Pete Roberts was in the business of jiu-jitsu. He sold gear, and he had his own line of gis, the heavy cotton uniforms the sport is fought in. Then the factory in Pakistan that made them for him copied his designs and began selling them out from under him. The lesson Roberts took was not about one stolen product. It was about who controls the making. In 2011 he cut down the trees behind his house in rural Maine and, with a few friends, built a timber-frame factory to make the gis himself.
I cut down a forest in the woods behind my house in Maine and built a timber-frame factory with my friends.
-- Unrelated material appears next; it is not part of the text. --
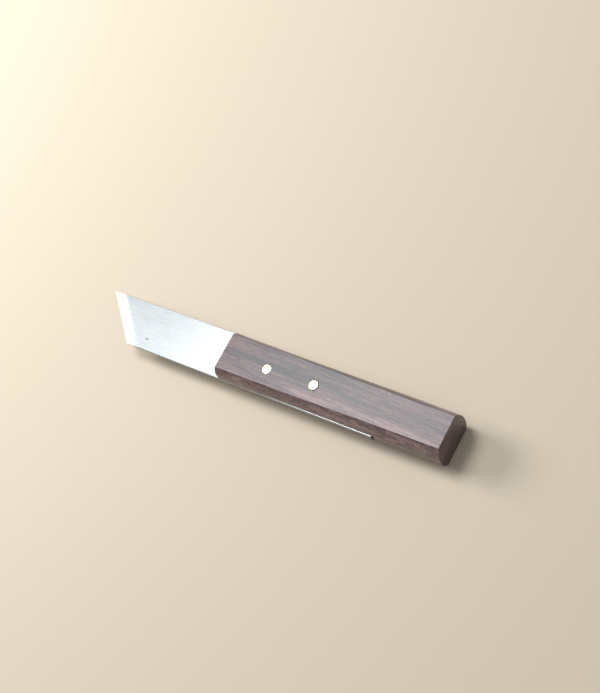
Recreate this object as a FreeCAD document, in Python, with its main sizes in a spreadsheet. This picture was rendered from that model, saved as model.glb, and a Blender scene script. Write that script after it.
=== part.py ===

What began as one stubborn product became a manufacturing company. The gis came first. Then boots, Goodyear-welted, from American cowhide and bison. Then, in 2019, denim. Today Origin employs more than three hundred people across its Maine and North Carolina plants, one of the largest private employers in its corner of Maine. The denim alone is roughly a quarter of the business, cut and sewn in a one-hundred-and-seventy-thousand-square-foot factory in Asheboro, North Carolina, where 267 people on seven lines and a full wash house turn out around seven hundred and fifty pairs of jeans a day.
Where It Is Made
It starts with American cotton. The denim is woven at Mount Vernon Mills in Trion, Georgia, the country’s last full-scale denim mill and the one now bringing the historic White Oak shuttle looms home. The jeans are cut, sewn, and washed at Origin’s own factory in Asheboro, North Carolina. And in Maine, Origin’s own looms weave the heavy cotton cloth for the jiu-jitsu gis, the one textile almost no one else in America still makes.
The Numbers Got Loud
On a single Black Friday in 2024, Origin shipped around thirty thousand pairs of jeans and roughly six million dollars in product in one event. That is more than the brand sold in all of 2019, the year it started making denim at all. Roberts’s partner in the company is Jocko Willink, the retired Navy SEAL and author, whose podcast helped turn Origin’s made-in-America story into a following as much as a business. The company has been an Inc. 5000 honoree for years running, and is now expanding into heavyweight and selvedge denim, a first women’s jean, and professional goods.
It is not just being able to create the garment one time. It is being able to create it a million times consistently.
A Working Person’s Price
Here is the part that matters most to anyone tiring of disposable clothes. Origin’s jeans are not a three-hundred-dollar heritage flex. They run around a hundred and twenty-eight dollars, often less, a made-in-USA jean priced to compete with the imports rather than to sit above them. That is the rarest thing in this whole census. Not American manufacturing as a luxury good, but American manufacturing at a working person’s price, at volume. If the rebuild is ever going to be more than a boutique movement, it looks like this: a real factory, real wages, and a jean a normal person can actually afford to buy on purpose.
The Delta 68 Jean
The whole argument in one product: an American-made jean at an import price. The place to start, and the cheapest way to own this story.
The Boots
Goodyear-welted in Maine from American cowhide and bison, built to be resoled rather than replaced. The long-haul buy.
The Jiu-Jitsu Gi
The product that started the company, on the only American-woven gi cloth there is. For the people who train.
Heavyweight & Selvedge
Heavier 100 percent cotton denim, a selvedge line, and a first women’s jean are all in the works. Worth watching.
Go Further
The Bottom Line
Origin, in one honest sentence: a jiu-jitsu guy who refused to let someone else make his product built an American factory from the trees up, and is now proving the thing the rest of the industry calls impossible, that you can make a good pair of jeans here, at scale, for the price of the ones made anywhere else.